After looking at this great clear picture of a CC owner with a HID kit you can see why you would have this "triangle" or jagged edge problem. Take a look:











Is it me or does this issue arise due to the VW symbol/emblem? Does anyone think by just removing the emblem the problem would be solved?


Inquiring minds want to know.


----------



## harmankardon35 (Sep 16, 2009)

no that cap is there just to stop direct glare from the bulb...all forward light comes from the reflector, and honestly for a hid set-up thats a pretty good pattern. its supposed to shoot up on the right hand side to keep glare out of on-coming traffic.


----------



## ptfern (Apr 15, 2004)

harmankardon35 said:


> no that cap is there just to stop direct glare from the bulb...all forward light comes from the reflector, and honestly for a hid set-up thats a pretty good pattern. its supposed to shoot up on the right hand side to keep glare out of on-coming traffic.


 :thumbup:


----------



## Wolfsburg007 (Apr 21, 2011)

:banghead: hid are meant for projectors. not halogen reflectors.


----------



## harmankardon35 (Sep 16, 2009)

cheap hids are made for reflectors..that's why they are made to replace common halogen bulbs...not saying they are ideal or legal, but technically nothing that isn't OEM is. 

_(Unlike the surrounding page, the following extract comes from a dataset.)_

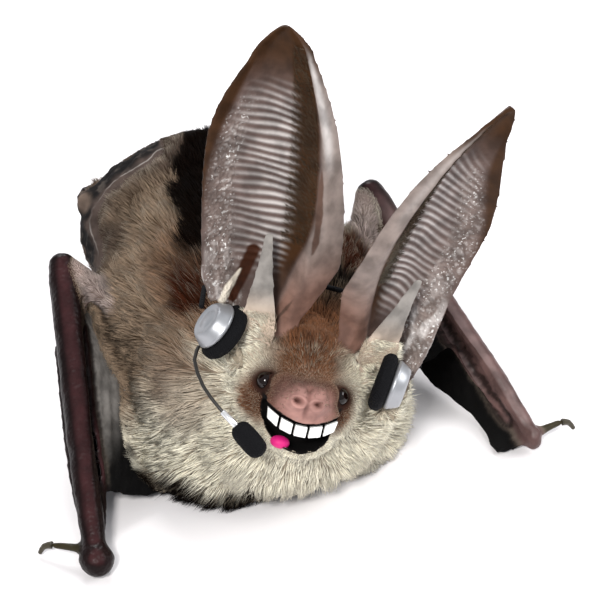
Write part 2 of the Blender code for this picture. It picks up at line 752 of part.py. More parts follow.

just to be fair many vehicles use HID's in OEM reflector lights (cadillac escalade / acura TL comes to mind) 


you'll find out, some cars have a good beam pattern with a cheap hid kit, others are awful. some kits have a 'glare shield' that helps quite a bit. just gotta make sure your not throwing too much glare at other cars.


----------



## MechEngg (Jan 13, 2009)

harmankardon35 said:


> cheap hids are made for reflectors..that's why they are made to replace common halogen bulbs...not saying they are ideal or legal, but technically nothing that isn't OEM is.
> 
> just to be fair many vehicles use HID's in OEM reflector lights (cadillac escalade / acura TL comes to mind)


 No HIDs are MADE for reflectors unless they are D2R bulbs [email protected] D2R bulbs are only to be used in special HID specific reflector housings also, so if you normally have a halogen bulb in your reflector from the factory dont "upgrade" to HIDs


----------



## harmankardon35 (Sep 16, 2009)

:facepalm: Read it again.

Yes, "hid kits" are designed and manufactured to fit into reflector housings. how could you disagree with something so obvious and basic? Not ideal or legal, but they are made to fit.


----------



## MechEngg (Jan 13, 2009)

harmankardon35 said:


> :facepalm: Read it again.
> 
> Yes, "hid kits" are designed and manufactured to fit into reflector housings. how could you disagree with something so obvious and basic? Not ideal or legal, but they are made to fit.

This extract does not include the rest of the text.